## Work instructions
Look through the material below. Copy every line with the string "object" in it.

## Record list
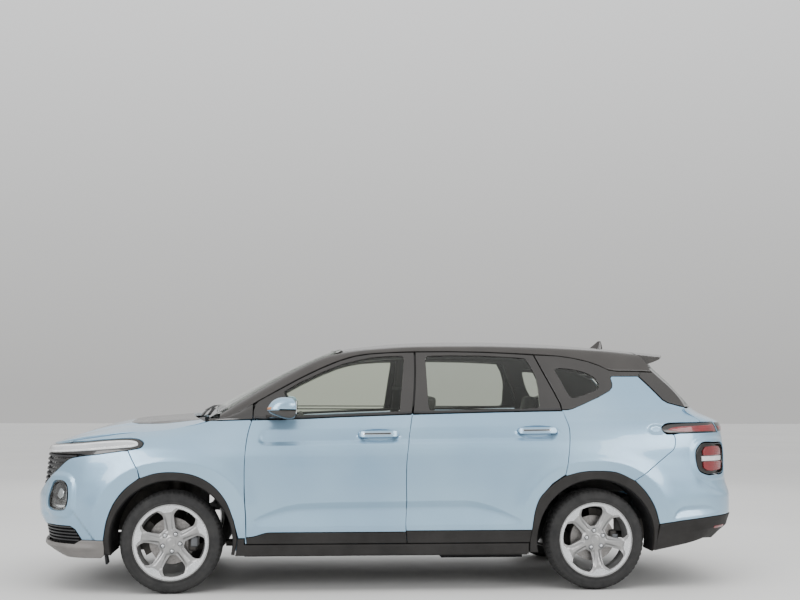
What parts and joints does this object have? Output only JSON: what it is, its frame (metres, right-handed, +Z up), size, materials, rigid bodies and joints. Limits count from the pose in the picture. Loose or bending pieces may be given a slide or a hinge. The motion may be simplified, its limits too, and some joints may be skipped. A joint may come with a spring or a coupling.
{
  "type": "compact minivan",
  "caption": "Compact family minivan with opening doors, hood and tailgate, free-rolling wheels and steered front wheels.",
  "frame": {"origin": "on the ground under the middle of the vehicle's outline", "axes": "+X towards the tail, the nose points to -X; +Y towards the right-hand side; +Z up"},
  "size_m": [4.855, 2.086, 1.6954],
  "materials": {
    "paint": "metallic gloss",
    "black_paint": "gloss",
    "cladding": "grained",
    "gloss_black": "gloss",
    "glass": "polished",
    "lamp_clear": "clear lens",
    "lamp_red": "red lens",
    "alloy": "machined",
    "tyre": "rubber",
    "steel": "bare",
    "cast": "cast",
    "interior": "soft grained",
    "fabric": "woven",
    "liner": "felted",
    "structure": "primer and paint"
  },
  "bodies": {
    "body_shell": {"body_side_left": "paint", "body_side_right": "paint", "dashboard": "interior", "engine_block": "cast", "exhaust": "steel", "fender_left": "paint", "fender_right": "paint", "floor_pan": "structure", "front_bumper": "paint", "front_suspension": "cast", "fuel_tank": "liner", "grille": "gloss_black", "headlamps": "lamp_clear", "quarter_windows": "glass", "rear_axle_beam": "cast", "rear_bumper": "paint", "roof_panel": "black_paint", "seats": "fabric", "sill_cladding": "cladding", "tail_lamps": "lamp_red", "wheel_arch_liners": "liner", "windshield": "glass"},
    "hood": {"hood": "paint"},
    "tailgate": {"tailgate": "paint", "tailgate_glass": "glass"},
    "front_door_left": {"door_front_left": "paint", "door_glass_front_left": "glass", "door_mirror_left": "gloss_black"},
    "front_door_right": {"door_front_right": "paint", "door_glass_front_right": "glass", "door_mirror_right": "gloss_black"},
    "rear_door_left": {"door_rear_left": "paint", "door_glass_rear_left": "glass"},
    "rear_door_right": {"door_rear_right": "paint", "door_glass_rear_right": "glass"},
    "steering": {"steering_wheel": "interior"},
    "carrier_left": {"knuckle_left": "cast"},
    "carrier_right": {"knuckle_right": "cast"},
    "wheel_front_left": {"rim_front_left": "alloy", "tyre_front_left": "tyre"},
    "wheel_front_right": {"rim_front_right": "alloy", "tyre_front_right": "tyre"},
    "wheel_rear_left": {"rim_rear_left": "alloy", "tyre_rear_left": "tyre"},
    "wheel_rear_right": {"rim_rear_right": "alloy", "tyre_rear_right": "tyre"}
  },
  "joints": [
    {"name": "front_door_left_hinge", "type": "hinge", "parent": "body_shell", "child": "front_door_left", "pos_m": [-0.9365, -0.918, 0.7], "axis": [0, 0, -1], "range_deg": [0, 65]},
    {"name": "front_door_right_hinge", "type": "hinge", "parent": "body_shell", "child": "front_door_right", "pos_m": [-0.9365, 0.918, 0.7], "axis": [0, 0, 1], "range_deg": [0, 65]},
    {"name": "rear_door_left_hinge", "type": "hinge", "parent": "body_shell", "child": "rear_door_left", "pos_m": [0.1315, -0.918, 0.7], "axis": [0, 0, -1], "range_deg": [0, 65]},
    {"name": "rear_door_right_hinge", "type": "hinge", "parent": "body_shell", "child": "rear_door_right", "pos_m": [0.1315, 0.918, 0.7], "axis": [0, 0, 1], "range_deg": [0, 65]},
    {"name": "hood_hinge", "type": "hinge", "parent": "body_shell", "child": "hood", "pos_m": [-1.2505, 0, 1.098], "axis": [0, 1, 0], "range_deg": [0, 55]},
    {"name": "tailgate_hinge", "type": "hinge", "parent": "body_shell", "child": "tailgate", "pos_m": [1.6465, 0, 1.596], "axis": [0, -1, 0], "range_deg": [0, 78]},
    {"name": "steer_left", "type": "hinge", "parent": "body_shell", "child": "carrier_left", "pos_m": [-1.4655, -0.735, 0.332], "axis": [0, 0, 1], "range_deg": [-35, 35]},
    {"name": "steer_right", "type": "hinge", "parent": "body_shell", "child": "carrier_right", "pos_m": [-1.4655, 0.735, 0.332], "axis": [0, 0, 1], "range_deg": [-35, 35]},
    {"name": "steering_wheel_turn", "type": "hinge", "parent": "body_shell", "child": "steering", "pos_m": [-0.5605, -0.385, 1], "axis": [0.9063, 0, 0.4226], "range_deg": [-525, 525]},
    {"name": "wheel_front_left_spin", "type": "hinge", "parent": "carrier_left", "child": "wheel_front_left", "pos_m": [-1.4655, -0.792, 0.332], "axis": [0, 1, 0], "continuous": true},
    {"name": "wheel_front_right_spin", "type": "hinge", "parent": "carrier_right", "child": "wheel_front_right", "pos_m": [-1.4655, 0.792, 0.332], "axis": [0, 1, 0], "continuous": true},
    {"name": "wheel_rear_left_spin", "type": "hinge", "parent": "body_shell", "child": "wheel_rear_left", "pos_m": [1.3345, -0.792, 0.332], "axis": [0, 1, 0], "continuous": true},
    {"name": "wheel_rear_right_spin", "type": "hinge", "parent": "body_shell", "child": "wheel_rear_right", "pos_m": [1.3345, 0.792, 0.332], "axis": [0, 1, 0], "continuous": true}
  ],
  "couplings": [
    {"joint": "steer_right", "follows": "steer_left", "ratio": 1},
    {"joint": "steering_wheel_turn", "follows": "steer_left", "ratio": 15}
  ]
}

---

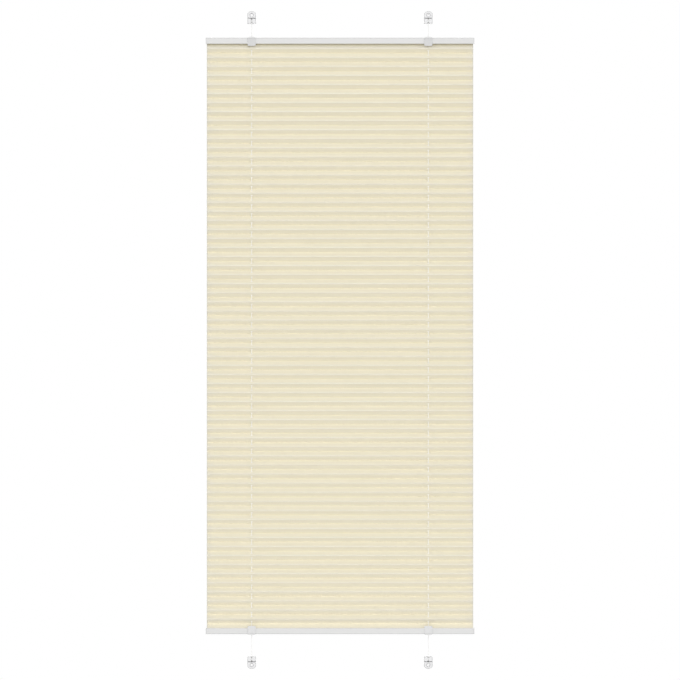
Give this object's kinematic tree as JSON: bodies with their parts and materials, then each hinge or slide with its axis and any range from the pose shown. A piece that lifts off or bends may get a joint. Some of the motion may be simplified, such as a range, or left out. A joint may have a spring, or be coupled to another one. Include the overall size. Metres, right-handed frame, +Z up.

## Task response
What parts and joints does this object have? Output only JSON: what it is, its frame (metres, right-handed, +Z up), size, materials, rigid bodies and joints. Limits count from the pose in the picture. Loose or bending pieces may be given a slide or a hinge. The motion may be simplified, its limits too, and some joints may be skipped. A joint may come with a spring or a coupling.
Give this object's kinematic tree as JSON: bodies with their parts and materials, then each hinge or slide with its axis and any range from the pose shown. A piece that lifts off or bends may get a joint. Some of the motion may be simplified, such as a range, or left out. A joint may have a spring, or be coupled to another one. Include the overall size. Metres, right-handed frame, +Z up.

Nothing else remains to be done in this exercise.